Conner would be the first to admit that parenthood gave him a new perspective.
“People tell you how great it is, but when it happens, you discover that it’s this most unbelievable thing,” he said. “It’s nice to come home to them and realize that hockey’s fun, but it’s not everything. They bring so much joy to my life.”
Fatherhood also provided a strong sense of responsibility. “They motivate you to do well, to provide for them and make sure they have a good life,” he said.
Even playing in Grand Rapids, Conner tries to go home as often as he can. “I live near the airport, so they’re only about 90 minutes away. It’s a pretty easy drive and I don’t mind it.”

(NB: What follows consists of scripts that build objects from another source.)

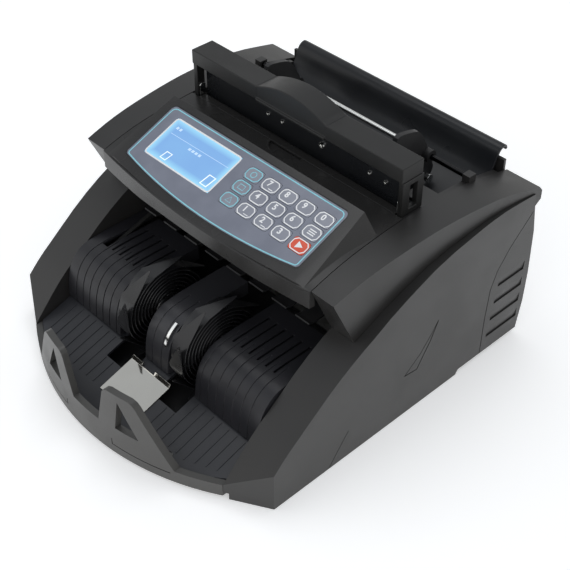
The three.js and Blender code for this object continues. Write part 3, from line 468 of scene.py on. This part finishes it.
def rectangle(across, along):
    """Corners of a rectangle from its two limits each way."""
    (a0, a1), (b0, b1) = across, along
    return [(a0, b0), (a1, b0), (a1, b1), (a0, b1)]


def circle(radius, centre, steps):
    return [(centre[0] + radius * math.cos(2 * math.pi * i / steps),
             centre[1] + radius * math.sin(2 * math.pi * i / steps)) for i in range(steps)]


class Parts:
    """Collects closed shapes in drawing millimetres and makes one piece of them."""

    def __init__(self):
        self.vertices = []
        self.faces = []

    def add(self, vertices, faces):
        start = len(self.vertices)
        self.vertices += vertices
        self.faces += [tuple(start + i for i in face) for face in faces]
        return self

    def piece(self, name, material, body="machine", bevel=0.0, smooth=True):
        piece = mesh_object(name, self.vertices, self.faces, material, body, smooth)
        if bevel:
            soften(piece, bevel)
        return piece


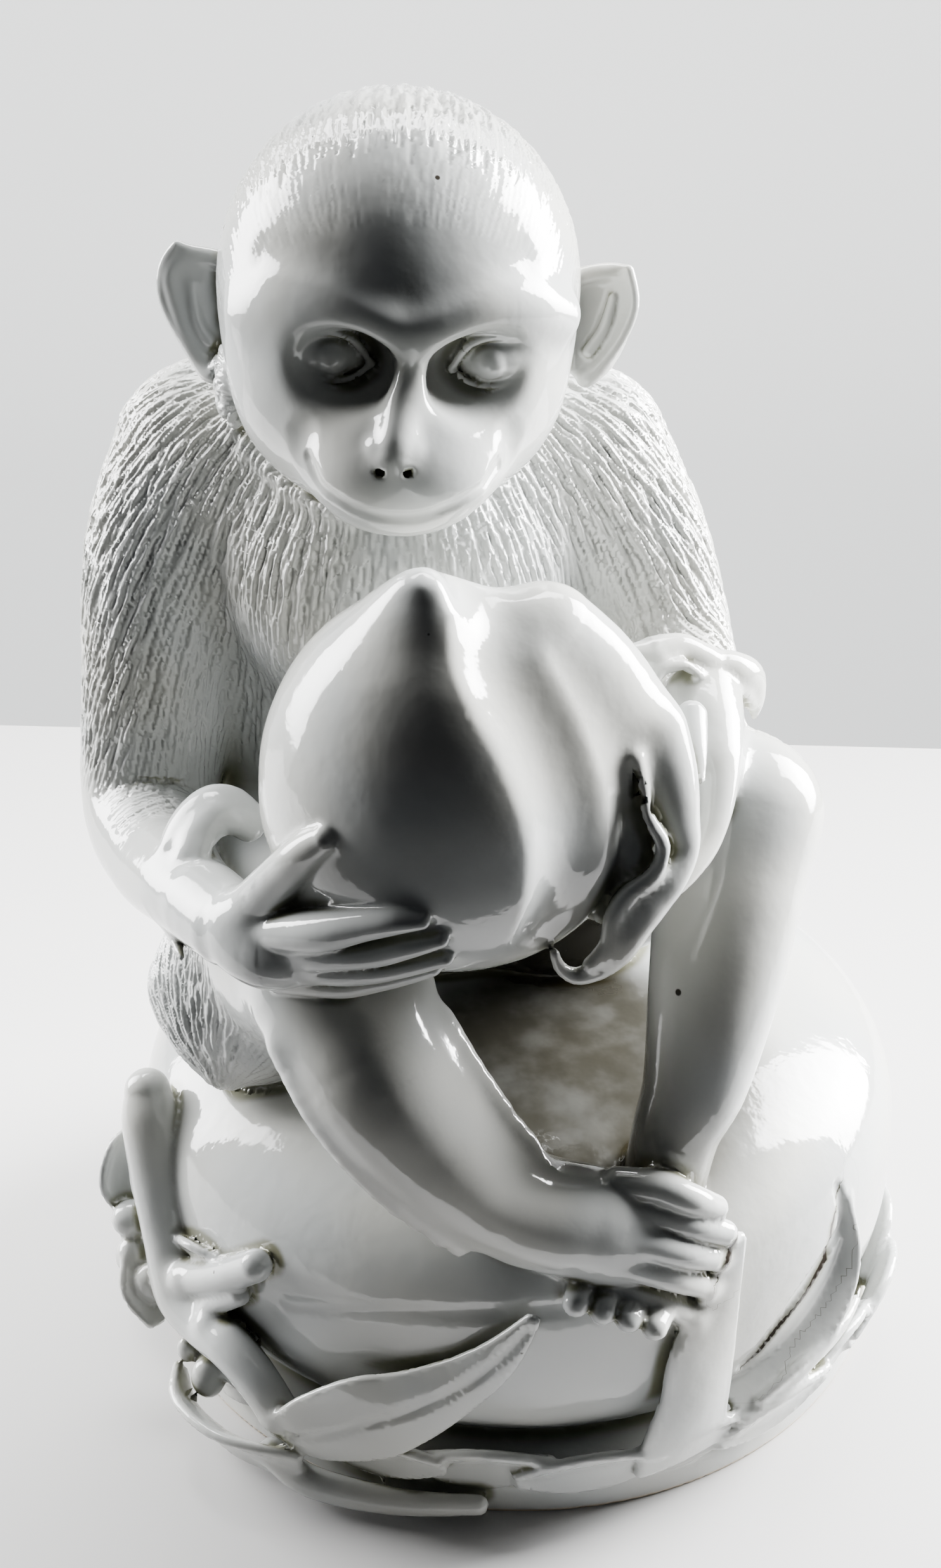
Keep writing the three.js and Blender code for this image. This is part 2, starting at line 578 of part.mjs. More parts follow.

Conner and Kesler still get together every summer to do offseason training. “It’s nice to know someone who has had the success that he’s had,” Conner said of his friend, the 2011 Selke Trophy winner as the NHL’s top defensive forward. “He works hard, but we definitely push each other.”
Conner got off to a strong start with the Griffins, tallying 16 points in the first 12 games, and his breathtaking speed helped him tie a Griffins record with two shorthanded goals in one game, a 3-0 win at Hamilton on Oct. 18. But he won’t be satisfied until he reaches his goal of returning to the NHL.
“I want to keep improving and do whatever I can to help the Griffins win games,” he said. “When you have success as a team, success usually comes for individuals on the team as well.”
He has accepted the fact that he will have to once again prove that he is worthy of a recall to the NHL. “I’m still learning how to deal with the ups and downs,” he said.
“It’s not easy, but at the same time you’ve got to keep working on those things that will get you to the next level. In my head, I know I can play in the NHL. Knowing that you can is the first step and I know I can, so you have to keep proving yourself until you get there and stick.”